AG’s last blog post..The Mercy Seat
Christine, it is quite provocative, but I think that it’s important that women know exactly what what’s going on.
Loc, women are the victims, but only because they allow themselves to be. Unfortunately, there is more motivation for the woman to be good than for the man. Society has recently taught the woman that it’s ok to be bad– if not glamorous. They’d told these young ladies that it’s ok to have the morals of an alley cat “because the boys are that way.” In reality, neither should be that way– but the girls have a better chance of effecting the change. Why?
First, because it’s only recently that they have accepted this concept. Girls used to hold out for chivalry, they made the man work, and they rewarded commitment with pleasure.
Second, women bear the children, and the majority of STDs actually have more of an effect on women then men. Therefore it’s in their best interest to limit the number of sexual partners.

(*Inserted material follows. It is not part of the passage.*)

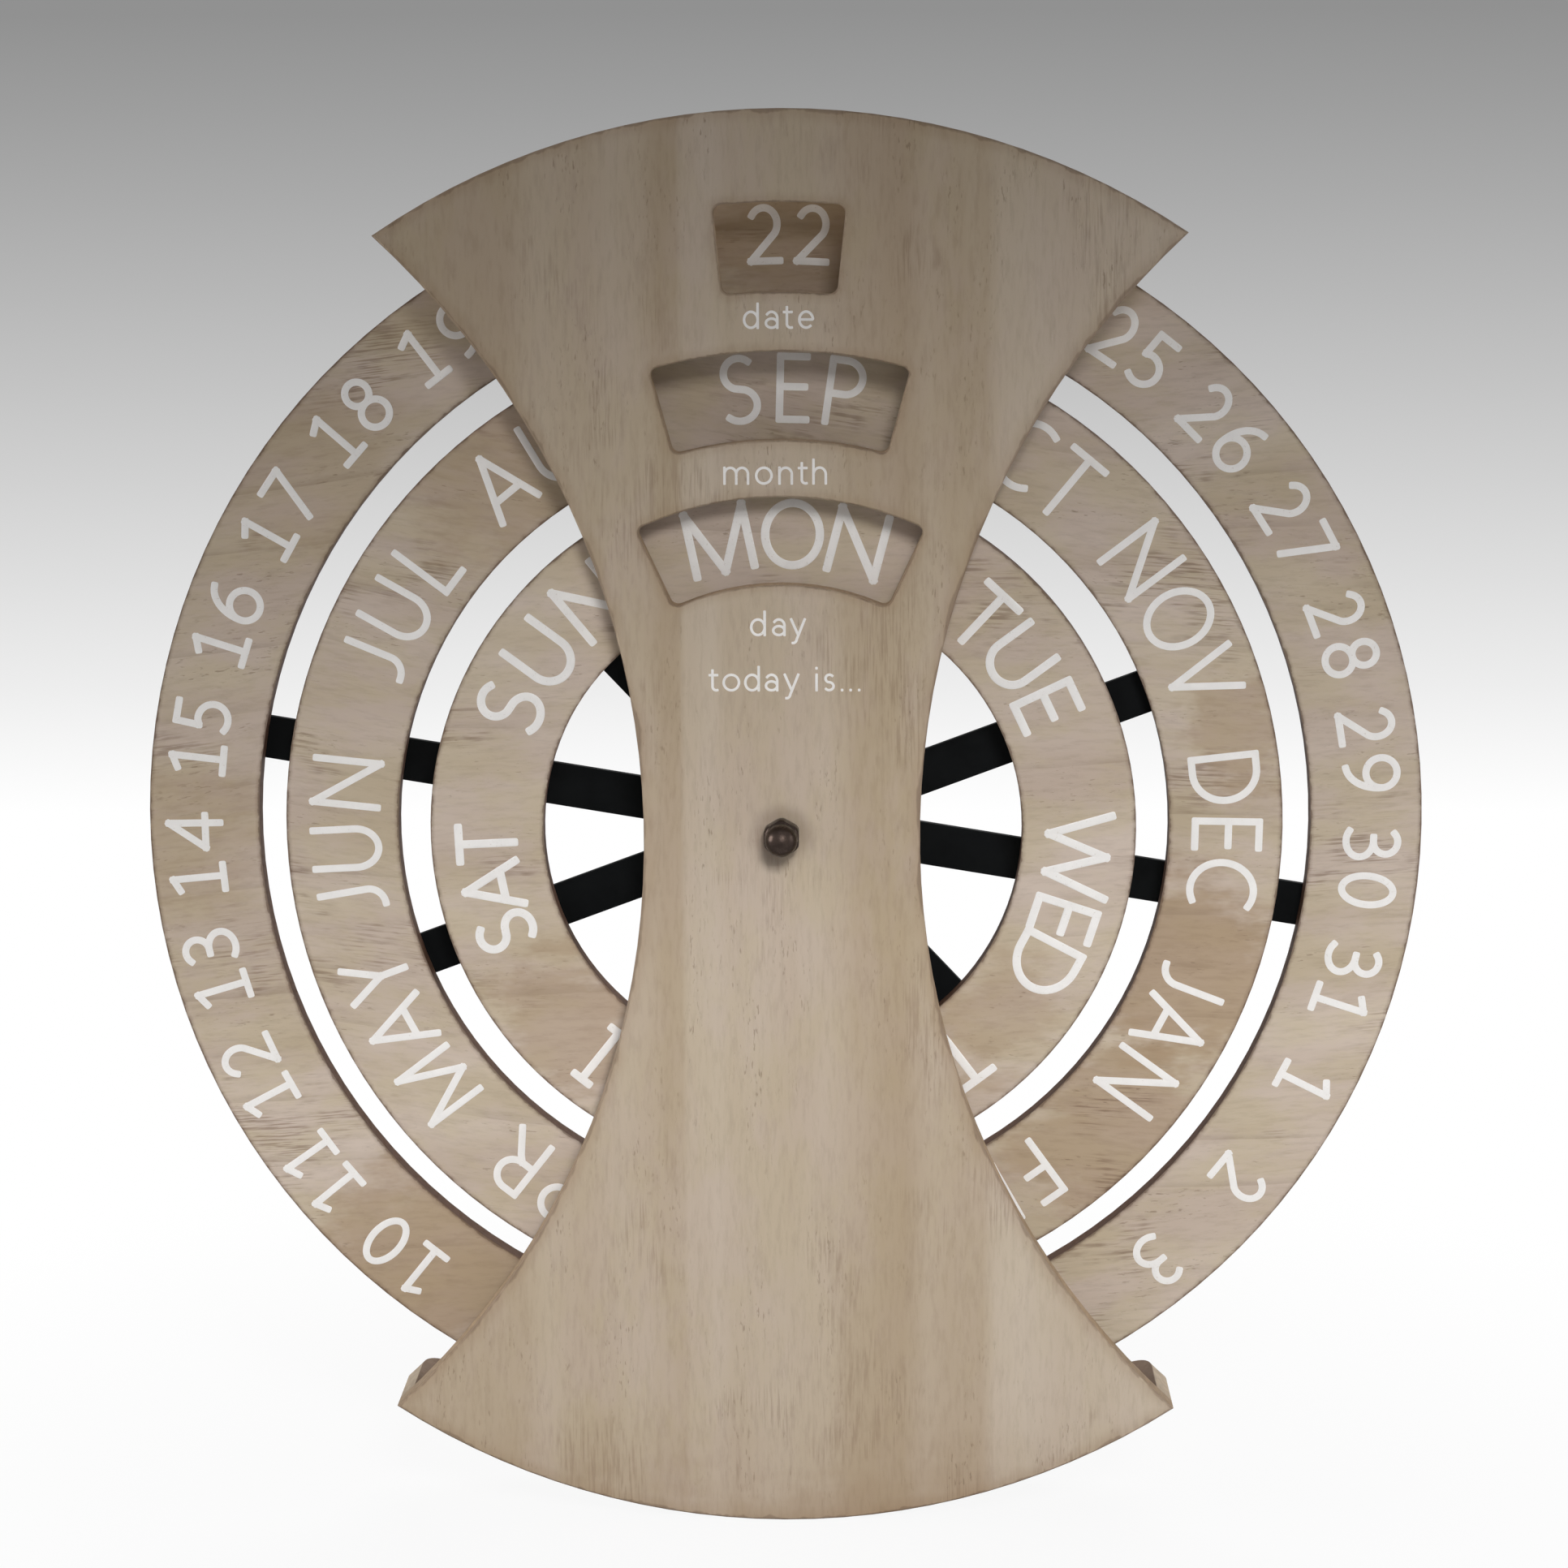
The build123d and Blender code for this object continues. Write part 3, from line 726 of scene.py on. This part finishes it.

So, you’re right– I definitely need to tell the guys that they need to conquer the heart (like AG said) instead of just going for the physical pleasure. They have to be told that virginity is something that they should have until marriage as well. But the reality on the ground is that if we can convince women that they are worth waiting for, that they are special, and that it’s in their best interest to wait, then we will have come a long way.
“This isn’t about finding the right woman to settle down and have a family with, this is all about taking advantage of women– and the sad part is that women don’t even realize it.”
Not true at all. Those goals are not mutually exclusive.